Source instance (SUBSET SUM):
A = {3, 5, 7} (n = 3 elements)
Target B = 8 (is there A' ⊆ A with sum = 8? Yes: A' = {3, 5})

Constructed INTEGER EXPRESSION MEMBERSHIP instance:

• Choice expressions:
  • c_1 = (1 ∪ 4) representing {1, 4} (1 = skip, 4 = 3+1 = pick a_1)
  • c_2 = (1 ∪ 6) representing {1, 6} (1 = skip, 6 = 5+1 = pick a_2)
  • c_3 = (1 ∪ 8) representing {1, 8} (1 = skip, 8 = 7+1 = pick a_3)
• Expression: e = c_1 + c_2 + c_3 = (1 ∪ 4) + (1 ∪ 6) + (1 ∪ 8)
• Target: K = B + n = 8 + 3 = 11

Set represented by e:
All possible sums Σ d_i where d_i ∈ {1, a_i+1}:

• (1,1,1): 1+1+1 = 3
• (4,1,1): 4+1+1 = 6
• (1,6,1): 1+6+1 = 8
• (1,1,8): 1+1+8 = 10
• (4,6,1): 4+6+1 = 11 ✓
• (4,1,8): 4+1+8 = 13
• (1,6,8): 1+6+8 = 15
• (4,6,8): 4+6+8 = 18

Set = {3, 6, 8, 10, 11, 13, 15, 18}

Answer: Is K = 11 in the set?
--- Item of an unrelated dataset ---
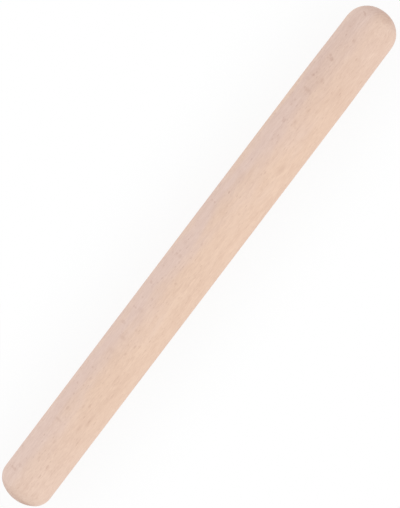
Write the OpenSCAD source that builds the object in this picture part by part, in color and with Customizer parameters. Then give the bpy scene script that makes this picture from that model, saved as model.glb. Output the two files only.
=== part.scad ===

YES ✓

Solution extraction:
The decomposition giving 11 = 4 + 6 + 1 corresponds to d_1 = 4 (pick a_1 = 3), d_2 = 6 (pick a_2 = 5), d_3 = 1 (skip a_3 = 7).
A' = {3, 5}, sum = 3 + 5 = 8 = B ✓

References

• [Stockmeyer and Meyer, 1973]: [Stockmeyer and Meyer1973] Larry J. Stockmeyer and Albert R. Meyer (1973). "Word problems requiring exponential time". In: Proc. 5th Ann. ACM Symp. on Theory of Computing, pp. 1–9. Association for Computing Machinery.
• [Stockmeyer, 1976a]: [Stockmeyer1976a] Larry J. Stockmeyer (1976). "The polynomial-time hierarchy". Theoretical Computer Science 3, pp. 1–22.